Researchers at the University of California, Riverside’s Bourns College of Engineering have used waste glass bottles and a low-cost chemical process to fabricate nanosilicon anodes for high-performance lithium-ion batteries.
Coin cell batteries made using the glass bottle-based silicon anodes greatly outperformed traditional batteries in laboratory tests. Carbon-coated glass derived-silicon (gSi@C) electrodes demonstrated excellent electrochemical performance with a capacity of ~1420 mAh g-1 at C/2 rate after 400 cycles. An open access paper describing the research was published in the Nature journal Scientific Reports.

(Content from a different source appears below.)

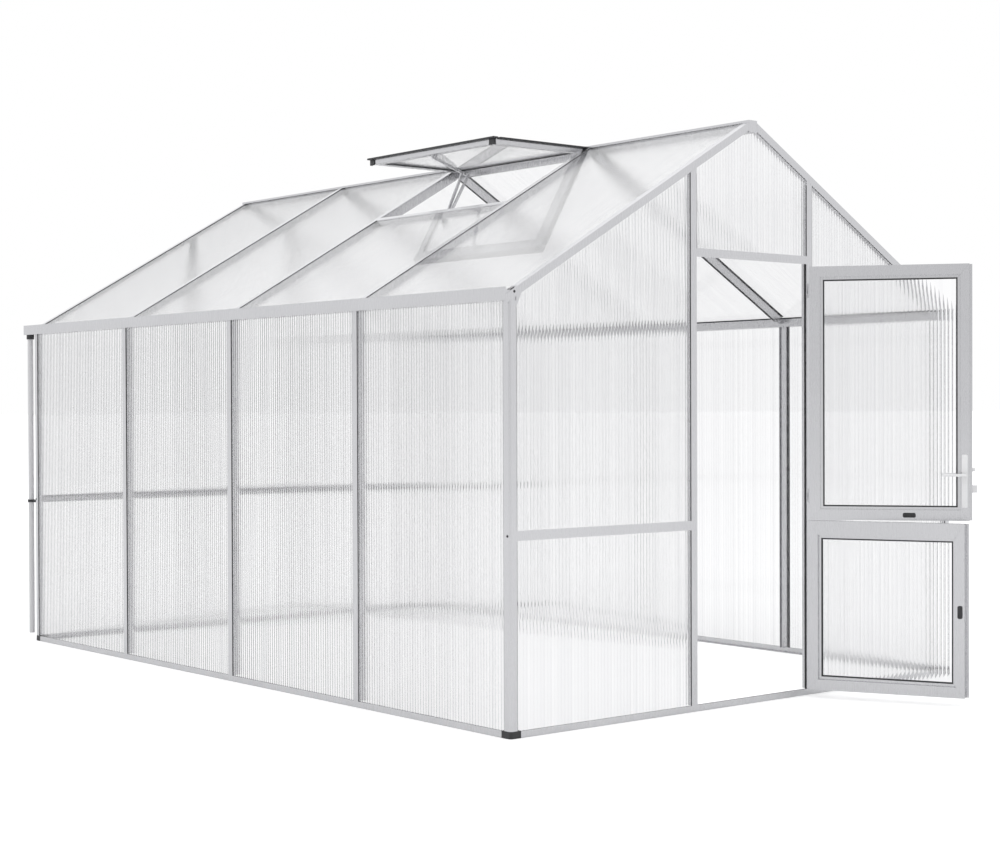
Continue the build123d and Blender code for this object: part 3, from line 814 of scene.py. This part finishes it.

Silicon anodes can store up to 10 times more energy than conventional graphite anodes, but expansion and shrinkage during charge and discharge make them unstable. Downsizing silicon to the nanoscale has been shown to reduce this problem, and by combining an abundant and relatively pure form of silicon dioxide and a low-cost chemical reaction, the researchers created lithium-ion half-cell batteries that store almost four times more energy than conventional graphite anodes.
Cengiz Ozkan, professor of mechanical engineering, and Mihri Ozkan, professor of electrical engineering, led the project.
To create the anodes, the team used a three-step process that involved:
Crushing and grinding the glass bottles into a fine white power;
A magnesiothermic reduction to transform the silicon dioxide into nanostructured silicon; and
Coating the silicon nanoparticles with carbon to improve their stability and energy storage properties.
Changling Li, a graduate student in materials science and engineering and lead author on the paper, said one glass bottle provides enough nanosilicon for hundreds of coin cell batteries or three to five pouch cell batteries.
This research is the latest in a series of projects led by Mihri and Cengiz Ozkan to create lithium-ion battery anodes from environmentally friendly materials. Previous research has focused on developing and testing anodes from portabella mushrooms, sand, and diatomaceous (fossil-rich) earth.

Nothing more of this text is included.